Work required —
Find the line containing "on X and Y." and copy it exactly, along with every line after it up to and including the line containing "for node in". Copy nothing else.

Begin Collected material

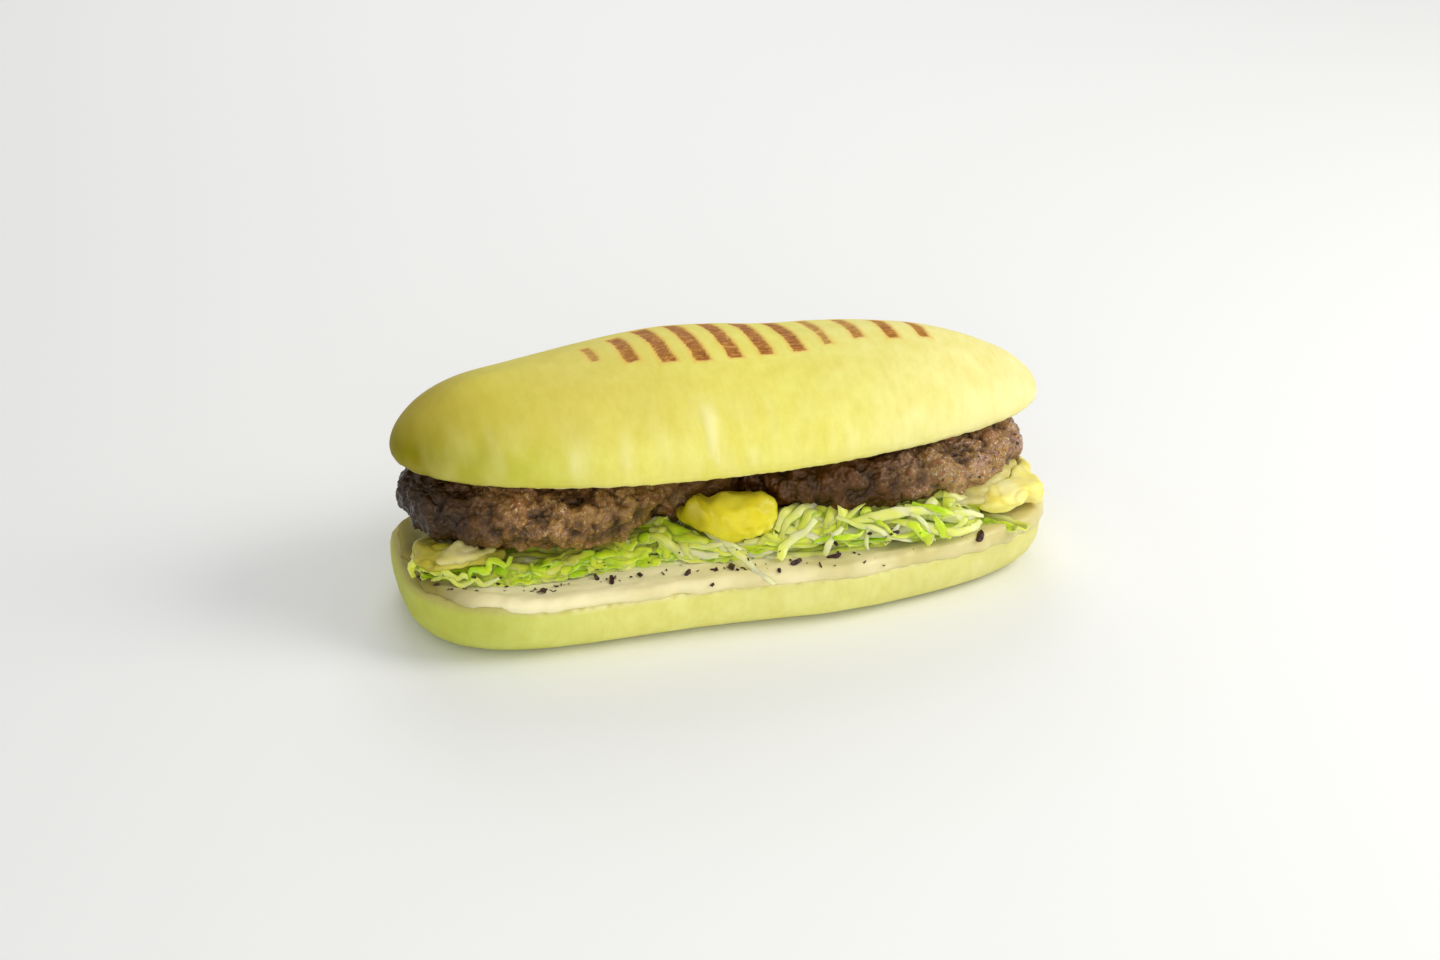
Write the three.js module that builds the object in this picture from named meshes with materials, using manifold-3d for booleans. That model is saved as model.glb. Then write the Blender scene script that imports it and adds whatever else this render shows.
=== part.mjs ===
// A grilled long roll, split and filled with sesame sauce, shredded lettuce, cheese and two kofta patties.
// Millimetres, +Z up. X runs along the roll, its front long side faces -Y, and it stands on Z = 0.
import * as THREE from "three";
import Module from "manifold-3d";
import { mergeVertices } from "three/addons/utils/BufferGeometryUtils.js";

const wasm = await Module();
wasm.setup();

// Driving dimensions of the two halves of the roll
const BASE = { length: 204, width: 85, thickness: 16.8 };
const CROWN = { length: 206, width: 77, thickness: 29 };

// Driving dimensions of the filling
const SAUCE_THICKNESS = 3.4;
const LETTUCE_THICKNESS = 7.5;
const KOFTA = { length: 91, width: 63, thickness: 23.5 };

// Pieces that touch keep this much air between them.
const CONTACT_GAP = 0.3;

// The crown lies a little askew: shifted to the right and the back, turned, and lower at its right end.
const CROWN_PLACE = { right: 2.5, back: 7, turn: -1.8, dip: 0.8 };
const CROWN_CUT_HEIGHT = 47.3;

// Heights that follow from the stack
const SAUCE_FLOOR = BASE.thickness + CONTACT_GAP;
const LETTUCE_FLOOR = SAUCE_FLOOR + SAUCE_THICKNESS + CONTACT_GAP;
const LETTUCE_TOP = LETTUCE_FLOOR + LETTUCE_THICKNESS;

// Squares a circle's cosine or sine off into a superellipse of the given power.
function squareOff(value, power) {
  return Math.sign(value) * Math.abs(value) ** (2 / power);
}

// Slow, smooth unevenness between -1 and 1, for shapes made by hand
function unevenness(x, y, wavelength, phase) {
  const k = (2 * Math.PI) / wavelength;
  return (
    0.5 * Math.sin(k * x + phase) * Math.cos(0.8 * k * y + 2 * phase) +
    0.3 * Math.sin(1.7 * k * x - 0.9 * k * y + 3 * phase) +
    0.2 * Math.cos(2.3 * k * y + 0.6 * k * x - phase)
  );
}

// Height of the crown's cut face above a place along the roll
function crownCutAt(x) {
  return CROWN_CUT_HEIGHT - Math.tan(THREE.MathUtils.degToRad(CROWN_PLACE.dip)) * (x - CROWN_PLACE.right);
}

// A closed solid swept from a line along X. Each step of the profile is [reach, height]: at reach 1 a ring
// follows the plan outline, and at reach 0 it closes up on the spine, a share of the length.
function loaf({ length, width, planPower, spine, profile, around, reshape = (p) => p }) {
  const points = [];
  profile.forEach(([reach, height]) => {
    for (let i = 0; i < around; i++) {
      const angle = (2 * Math.PI * i) / around;
      const x = (length / 2) * squareOff(Math.cos(angle), planPower);
      const y = (width / 2) * squareOff(Math.sin(angle), planPower);
      const along = x * (spine + (1 - spine) * reach);
      const across = i === 0 || 2 * i === around ? 0 : y * reach;
      points.push(...reshape(new THREE.Vector3(along, across, height)).toArray());
    }
  });
  const faces = [];
  for (let ring = 0; ring + 1 < profile.length; ring++) {
    for (let i = 0; i < around; i++) {
      const a = ring * around + i;
      const b = ring * around + ((i + 1) % around);
      faces.push(a, b, b + around, a, b + around, a + around);
    }
  }
  const geometry = new THREE.BufferGeometry();
  geometry.setAttribute("position", new THREE.Float32BufferAttribute(points, 3));
  geometry.setIndex(faces);
  return solid(mergeVertices(geometry, 1e-3));
}

// A manifold-3d solid from a closed three.js geometry, without the faces that merging made empty.
function solid(geometry) {
  const index = geometry.index.array;
  const kept = [];
  for (let i = 0; i < index.length; i += 3) {
    const [a, b, c] = index.slice(i, i + 3);
    if (a !== b && b !== c && c !== a) kept.push(a, b, c);
  }
  return new wasm.Manifold(
    new wasm.Mesh({
      numProp: 3,
      vertProperties: new Float32Array(geometry.attributes.position.array),
      triVerts: new Uint32Array(kept),
    }),
  );
}

// A named mesh from a manifold-3d solid.
function piece(name, shape, material) {
  const { vertProperties, triVerts } = shape.getMesh();
  const geometry = new THREE.BufferGeometry();
  geometry.setAttribute("position", new THREE.BufferAttribute(vertProperties, 3));
  geometry.setIndex(new THREE.BufferAttribute(triVerts, 1));
  const mesh = new THREE.Mesh(geometry, material);
  mesh.name = name;
  return mesh;
}

// Steps of a quarter superellipse from the rim, [1, 0], to the middle of the roof, [0, 1].
function domeSteps(count, power) {
  return Array.from({ length: count + 1 }, (_, i) => {
    const angle = (Math.PI / 2) * (i / count);
    return [squareOff(Math.cos(angle), power), squareOff(Math.sin(angle), power)];
  });
}

const crust = new THREE.MeshStandardMaterial({ color: 0xe6db7c, roughness: 0.6, metalness: 0 });
const sauce = new THREE.MeshStandardMaterial({ color: 0xe2d5a4, roughness: 0.35, metalness: 0 });
const lettuce = new THREE.MeshStandardMaterial({ color: 0xb7c763, roughness: 0.4, metalness: 0 });
const meat = new THREE.MeshStandardMaterial({ color: 0x5f482e, roughness: 0.45, metalness: 0 });
const cheese = new THREE.MeshStandardMaterial({ color: 0xd9c622, roughness: 0.35, metalness: 0 });

// The lower half of the roll: a flat foot, sides that turn under, and a flat cut face on top.
function baseRoll() {
  const FOOT = 0.72;
  const WAIST = 0.88 * BASE.thickness;
  const WAVE = { depth: 1.6, pitch: 110, crest: -79 };
  const sides = domeSteps(6, 2.4)
    .reverse()
    .map(([reach, rise]) => [FOOT + (1 - FOOT) * reach, WAIST * (1 - rise)]);
  return loaf({
    ...BASE,
    planPower: 3.5,
    spine: 0.53,
    profile: [[0, 0], ...sides, [0.99, 0.95 * BASE.thickness], [0.975, BASE.thickness], [0, BASE.thickness]],
    around: 60,
    reshape: (p) => {
      const front = Math.max(0, -p.y) / (BASE.width / 2);
      const outward = WAVE.depth * Math.cos((2 * Math.PI * (p.x - WAVE.crest)) / WAVE.pitch);
      return new THREE.Vector3(p.x, p.y - outward * front, p.z);
    },
  });
}

// The upper half: a flat cut face below and a long dome, higher in the middle and wider to the left.
function crownRoll() {
  const TUCK = 3.8;
  const END_HEIGHT = 0.67;
  const NARROWING = 0.12;
  const SWELL = { height: 0.9, pitch: 74, crest: -18 };
  const dome = domeSteps(11, 1.96).map(([reach, rise]) => [reach, TUCK + (CROWN.thickness - TUCK) * rise]);
  return loaf({
    ...CROWN,
    planPower: 2,
    spine: 0.68,
    profile: [[0, 0], [0.965, 0], [0.99, 0.4 * TUCK], ...dome],
    around: 64,
    reshape: (p) => {
      const u = p.x / (CROWN.length / 2);
      const swell = SWELL.height * Math.cos((2 * Math.PI * (p.x - SWELL.crest)) / SWELL.pitch);
      const rise = p.z / CROWN.thickness;
      const height = p.z * (1 - (1 - END_HEIGHT) * u * u) + swell * rise;
      return new THREE.Vector3(p.x, p.y * (1 - NARROWING * u), height);
    },
  });
}

// The sauce: a soft layer over the whole cut face, with a rounded lip that runs in and out.
function sauceLayer() {
  const SPREAD = { length: BASE.length - 1, width: BASE.width - 1 };
  const RUN = { depth: 1.2, pitch: 58, phase: 0.4 };
  const lip = domeSteps(4, 2.6).map(([reach, rise]) => [0.94 + 0.05 * reach, (0.3 + 0.7 * rise) * SAUCE_THICKNESS]);
  return loaf({
    ...SPREAD,
    planPower: 3.5,
    spine: 0.53,
    profile: [[0, 0], [0.955, 0], ...lip, [0, SAUCE_THICKNESS]],
    around: 60,
    reshape: (p) => {
      const edge = p.y / (SPREAD.width / 2);
      const outward = RUN.depth * unevenness(p.x, 0, RUN.pitch, RUN.phase);
      return new THREE.Vector3(p.x, p.y + edge * outward, p.z);
    },
  }).translate([0, 0, SAUCE_FLOOR]);
}

// The bed of shredded lettuce, out to its uneven outline.
function lettuceBed() {
  const BED = { length: 184, width: 64, right: -2, back: 1.5 };
  const FRAY = { depth: 2.5, pitch: 46, phase: 1 };
  const EDGE_THICKNESS = 1;
  const side = domeSteps(3, 2.2).map(([reach, rise]) => [
    0.75 + 0.25 * reach,
    EDGE_THICKNESS + (LETTUCE_THICKNESS - EDGE_THICKNESS) * rise,
  ]);
  return loaf({
    ...BED,
    planPower: 2.8,
    spine: 0.7,
    profile: [[0, 0], [0.97, 0], ...side, [0, LETTUCE_THICKNESS]],
    around: 52,
    reshape: (p) => {
      const edge = p.y / (BED.width / 2);
      const outward = FRAY.depth * unevenness(p.x, p.y, FRAY.pitch, FRAY.phase);
      return new THREE.Vector3(p.x, p.y + edge * outward, p.z);
    },
  }).translate([BED.right, BED.back, LETTUCE_FLOOR]);
}

// A profile that is the same above and below its middle, for pieces without a flat face
function roundedProfile(steps, power, thickness) {
  const upper = domeSteps(steps, power).map(([reach, rise]) => [reach, (thickness / 2) * rise]);
  const lower = upper.slice(1).map(([reach, height]) => [reach, -height]);
  return [...lower.reverse(), ...upper];
}

// Where each patty lies, how it is turned, in degrees, and its share of the common size
const PATTIES = {
  kofta_left: { x: -54.5, y: 1.5, turn: -14, phase: 0.6, share: [1, 1, 1] },
  kofta_right: { x: 50.5, y: -1, turn: 2, phase: 2.1, share: [1.07, 0.92, 0.96] },
};

// One patty under the crown's cut face, with room added all round where it presses into its neighbours.
function koftaPatty({ x, y, turn, phase, share }, grow) {
  const [length, width, thickness] = [KOFTA.length, KOFTA.width, KOFTA.thickness].map((d, i) => d * share[i]);
  const LUMPS = { height: 0.035, pitch: 38 };
  return loaf({
    length: length + 2 * grow,
    width: width + 2 * grow,
    planPower: 2.2,
    spine: 0.5,
    profile: roundedProfile(5, 2.5, thickness + 2 * grow),
    around: 40,
    reshape: (p) => {
      const lump = 1 + LUMPS.height * unevenness(p.x, p.y, LUMPS.pitch, phase);
      return new THREE.Vector3(p.x * lump, p.y * lump, p.z);
    },
  })
    .rotate([0, CROWN_PLACE.dip, turn])
    .translate([x, y, crownCutAt(x) - CONTACT_GAP - thickness / 2]);
}

// The lumps of melted cheese: each is one or more rounded lobes, with the middle and the size of each lobe.
const CHEESE = {
  cheese_left: [{ at: [-85.5, -12, 25.6], size: [29, 22, 6.5] }],
  cheese_middle: [
    { at: [-13.5, -19.5, 29.2], size: [19, 16, 11] },
    { at: [0.5, -21.5, 29.8], size: [23, 18, 14] },
  ],
  cheese_right: [
    { at: [84, -8, 26.4], size: [30, 50, 11] },
    { at: [92, -20, 25.6], size: [15, 20, 9] },
  ],
};

// One lump of melted cheese, with room added all round where it presses into its neighbours.
function cheeseLump(lobes, grow) {
  const BULGES = { height: 0.05, pitch: 24 };
  const made = lobes.map(({ at, size: [length, width, thickness] }) =>
    loaf({
      length: length + 2 * grow,
      width: width + 2 * grow,
      planPower: 2.4,
      spine: 0.4,
      profile: roundedProfile(4, 2.4, thickness + 2 * grow),
      around: 24,
      reshape: (p) => {
        const bulge = 1 + BULGES.height * unevenness(p.x, p.y, BULGES.pitch, at[0]);
        return new THREE.Vector3(p.x * bulge, p.y * bulge, p.z);
      },
    }).translate(at),
  );
  return made.reduce((lump, lobe) => lump.add(lobe));
}

// What is left of a piece once its neighbours have pressed into it
function pressedBy(shape, neighbours) {
  return neighbours.reduce((rest, neighbour) => rest.subtract(neighbour), shape);
}

function sandwich() {
  const pieces = new THREE.Group();
  const patties = Object.values(PATTIES).map((place) => koftaPatty(place, CONTACT_GAP));
  const lumps = Object.values(CHEESE).map((lobes) => cheeseLump(lobes, CONTACT_GAP));
  pieces.add(piece("base_roll", baseRoll(), crust));
  pieces.add(piece("sesame_sauce", sauceLayer(), sauce));
  pieces.add(piece("lettuce_bed", pressedBy(lettuceBed(), [...patties, ...lumps]), lettuce));
  Object.entries(CHEESE).forEach(([name, lobes]) => {
    pieces.add(piece(name, pressedBy(cheeseLump(lobes, 0), patties), cheese));
  });
  Object.entries(PATTIES).forEach(([name, place]) => pieces.add(piece(name, koftaPatty(place, 0), meat)));

  const crown = piece("crown_roll", crownRoll(), crust);
  crown.position.set(CROWN_PLACE.right, CROWN_PLACE.back, CROWN_CUT_HEIGHT);
  crown.rotation.set(0, THREE.MathUtils.degToRad(CROWN_PLACE.dip), THREE.MathUtils.degToRad(CROWN_PLACE.turn), "ZYX");
  pieces.add(crown);

  // The base stands on Z = 0 already: this centres the whole outline on X and Y.
  const middle = new THREE.Box3().setFromObject(pieces, true).getCenter(new THREE.Vector3());
  pieces.position.set(-middle.x, -middle.y, 0);
  return pieces;
}

export default sandwich();
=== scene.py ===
# %% [markdown]
# # A kofta cheese sandwich
#
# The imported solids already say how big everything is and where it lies. This lesson dresses them: bread
# that looks baked and pressed on a grill, minced meat with lumps and gloss, melted cheese, a smooth sauce,
# a heap of cut lettuce and a few dark flakes. Every new piece stays where the solid it stands for is.

import math
import random

import bmesh
import bpy
import numpy as np
from mathutils import Matrix, Vector, noise


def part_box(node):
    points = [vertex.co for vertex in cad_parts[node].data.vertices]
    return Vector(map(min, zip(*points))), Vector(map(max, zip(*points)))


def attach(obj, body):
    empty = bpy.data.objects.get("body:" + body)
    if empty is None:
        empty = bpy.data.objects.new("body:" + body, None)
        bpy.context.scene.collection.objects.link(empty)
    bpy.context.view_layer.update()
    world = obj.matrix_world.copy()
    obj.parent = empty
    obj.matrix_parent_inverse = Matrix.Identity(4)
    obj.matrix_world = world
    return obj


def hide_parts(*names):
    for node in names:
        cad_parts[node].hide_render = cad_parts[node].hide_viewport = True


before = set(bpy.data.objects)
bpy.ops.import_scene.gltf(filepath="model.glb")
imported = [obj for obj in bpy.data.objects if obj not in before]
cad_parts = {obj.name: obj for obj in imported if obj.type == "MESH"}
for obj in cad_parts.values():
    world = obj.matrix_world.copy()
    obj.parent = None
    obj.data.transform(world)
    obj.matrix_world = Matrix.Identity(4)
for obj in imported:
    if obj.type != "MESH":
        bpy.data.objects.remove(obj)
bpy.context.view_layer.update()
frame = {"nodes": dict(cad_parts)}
print("solids:", ", ".join(frame["nodes"]))

# %% [markdown]
# ## Where everything is
#
# The solids were drawn round the middle of the lower half of the roll, and then shifted so that the whole
# sandwich is centred. The lesson works in millimetres round the same middle, which the box of base_roll
# gives back, and turns to metres only when a piece is put in its place.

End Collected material

Written solution —
  // The base stands on Z = 0 already: this centres the whole outline on X and Y.
  const middle = new THREE.Box3().setFromObject(pieces, true).getCenter(new THREE.Vector3());
  pieces.position.set(-middle.x, -middle.y, 0);
  return pieces;
}

export default sandwich();
=== scene.py ===
# %% [markdown]
# # A kofta cheese sandwich
#
# The imported solids already say how big everything is and where it lies. This lesson dresses them: bread
# that looks baked and pressed on a grill, minced meat with lumps and gloss, melted cheese, a smooth sauce,
# a heap of cut lettuce and a few dark flakes. Every new piece stays where the solid it stands for is.

import math
import random

import bmesh
import bpy
import numpy as np
from mathutils import Matrix, Vector, noise


def part_box(node):
    points = [vertex.co for vertex in cad_parts[node].data.vertices]
    return Vector(map(min, zip(*points))), Vector(map(max, zip(*points)))


def attach(obj, body):
    empty = bpy.data.objects.get("body:" + body)
    if empty is None:
        empty = bpy.data.objects.new("body:" + body, None)
        bpy.context.scene.collection.objects.link(empty)
    bpy.context.view_layer.update()
    world = obj.matrix_world.copy()
    obj.parent = empty
    obj.matrix_parent_inverse = Matrix.Identity(4)
    obj.matrix_world = world
    return obj


def hide_parts(*names):
    for node in names:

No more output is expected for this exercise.